Polémique entre la Bolivie et la Suisse

Ekeko qui cette année a également fait l’objet d’une polémique entre la Bolivie et… la Suisse. En cause, une statuette précolombienne d’à peine 16 centimètres de hauteur que le musée d'Histoire de Berne a restituée à La Paz en novembre 2014. Les autorités boliviennes, qui considèrent que la statuette représente le dieu andin de l'abondance, avaient réclamé le retour de l'objet sur ses terres d'origine. Mais, peu avant l’ouverture de la Feria des Alasitas, le musée d'Histoire de Berne s’est dit « déçu » par l'attitude du gouvernement bolivien qui avait annoncé que la statuette serait montrée publiquement au cours d'une procession dans les rues de La Paz.

Voilà qui est contraire aux accords signés entre le musée suisse et la Bolivie, a estimé le directeur du musée, Jakob Messerli pour qui la Bolivie « dit une chose et en fait une autre » et ne respecte pas le code international de déontologie des musées. Les origines de la statuette font aussi débat puisque des spécialistes des Etats-Unis considèrent qu'elle ne représente pas Ekeko, mais un personnage féminin d'une autre culture que celle des Aymaras dont est issu le président bolivien Evo Morales.

Déjà l’an passé, David Choquehuanca, le ministre bolivien des Affaires étrangères, avait créé un petit buzz en défendant les traditions andines contre les valeurs occidentales : « Si le père Noël entre par la cheminée, c'est que nous lui fermons nos portes.
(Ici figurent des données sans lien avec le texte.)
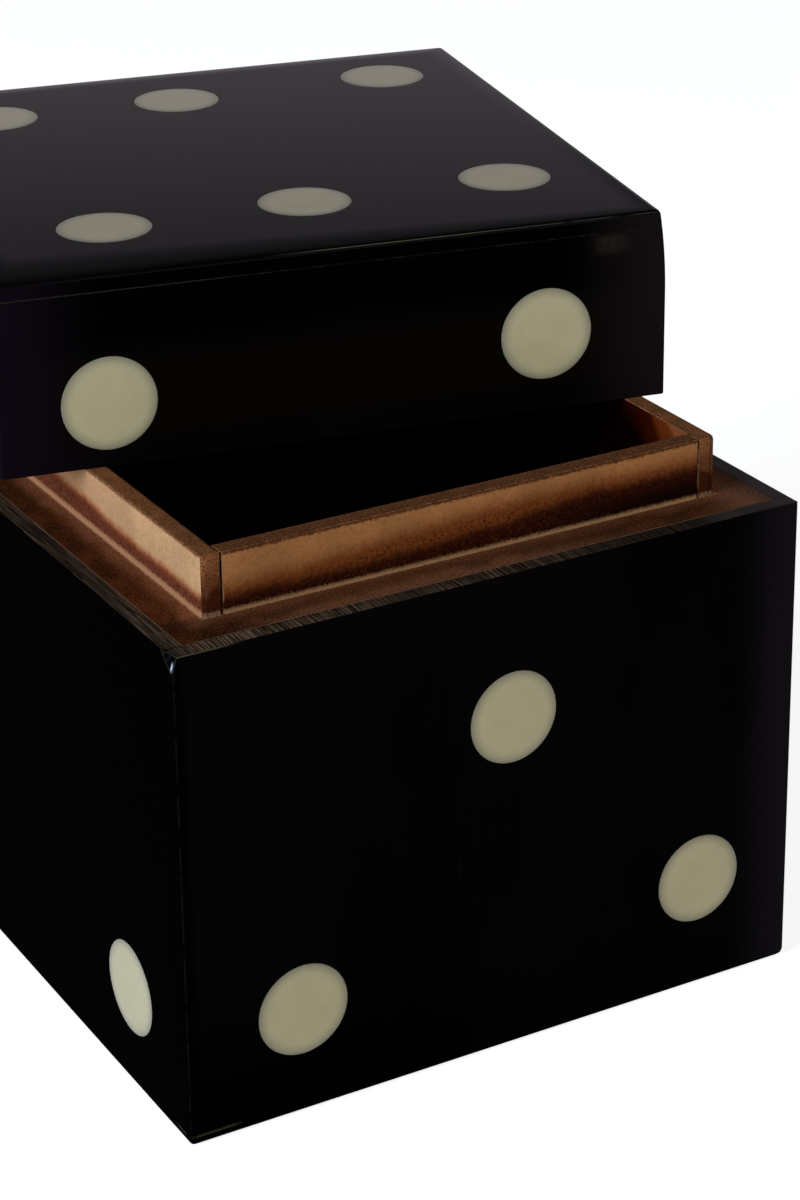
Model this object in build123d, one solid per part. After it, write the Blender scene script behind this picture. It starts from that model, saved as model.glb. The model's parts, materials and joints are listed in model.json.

En revanche, Ekeko, est le bienvenu dans les foyers du pays ».

Dans la foule présente à la feria, la position ministérielle est d’ailleurs largement partagée. Eva, 32 ans, affirme ainsi : « Le père Noël, c’est pour les enfants. En revanche, l’Ekeko c’est pour les grands et les petits, c’est pour tout le monde ». Si Ekeko est peut-être plus fort que le père Noël, il n’est en revanche pas certain que sa fête représente des valeurs différentes. La feria génère en effet chaque année un chiffre d’affaires de plusieurs millions d’euros et son nom, « Alasitas », signifie en aymara « Achète-moi ».